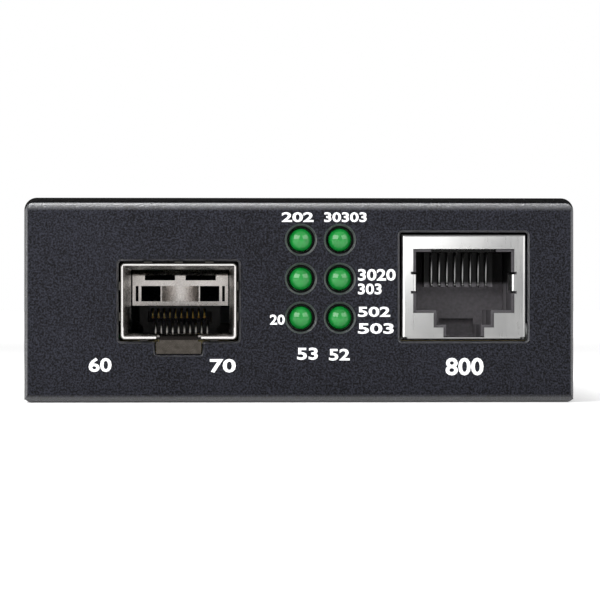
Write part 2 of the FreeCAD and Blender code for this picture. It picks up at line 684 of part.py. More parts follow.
def cross_recess(depth, width, slot):
    """The driver's cross, in a screw head whose top is at the origin and faces +Z."""
    arm = block(-width / 2, width / 2, -slot / 2, slot / 2, -depth, 1)
    other = block(-slot / 2, slot / 2, -width / 2, width / 2, -depth, 1)
    return arm.fuse(other)


def cover_screw(side, y):
    """Countersunk screw, its head just under the cover's outer face."""
    sunk, tip = COVER_SCREW_SUNK, COVER_SCREW_LEN
    head = CONE_R - sunk - CONE_PLAY
    neck = sunk + head - SCREW_R
    profile = [(0, sunk), (head, sunk), (SCREW_R, neck), (SCREW_R, tip), (0, tip)]
    place, outward = Vector(side * (CASE_W / 2 - sunk), y, COVER_SCREW_Z), Vector(side, 0, 0)
    recess = cross_recess(CROSS_DEPTH, CROSS_W, CROSS_SLOT)
    recess.Placement = FreeCAD.Placement(place, FreeCAD.Rotation(Vector(0, 0, 1), outward))
    return turned(profile, (side * CASE_W / 2, y, COVER_SCREW_Z), (-side, 0, 0)).cut(recess)


# --- Board, pillars and screws --------------------------------------------------------------------
def hexagon(flats, x, y, foot, height):
    """A hexagonal prism, flats being the distance across its flats."""
    corner = flats / math.sqrt(3)
    angles = [math.pi * i / 3 for i in range(6)]
    corners = [(x + corner * math.cos(a), y + corner * math.sin(a)) for a in angles]
    return plate("XY", corners, foot, foot + height)


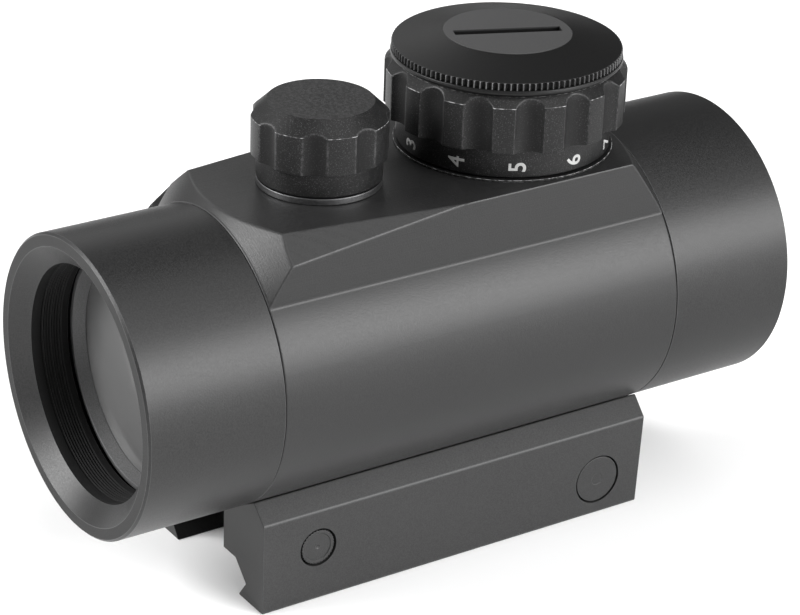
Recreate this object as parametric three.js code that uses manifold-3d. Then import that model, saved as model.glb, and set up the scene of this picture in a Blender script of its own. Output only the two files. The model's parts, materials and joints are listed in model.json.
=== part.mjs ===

::::::::::

# [DESCRIPTION OF THE TASK]
Give back exactly the lines from the beginning of the records through the line containing "return arm.fuse(other)", and only those.

# [TASK RESPONSE]
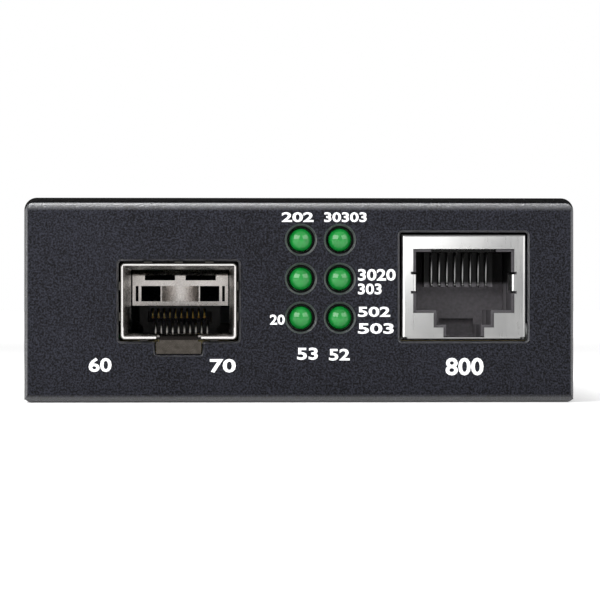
Write part 2 of the FreeCAD and Blender code for this picture. It picks up at line 684 of part.py. More parts follow.
def cross_recess(depth, width, slot):
    """The driver's cross, in a screw head whose top is at the origin and faces +Z."""
    arm = block(-width / 2, width / 2, -slot / 2, slot / 2, -depth, 1)
    other = block(-slot / 2, slot / 2, -width / 2, width / 2, -depth, 1)
    return arm.fuse(other)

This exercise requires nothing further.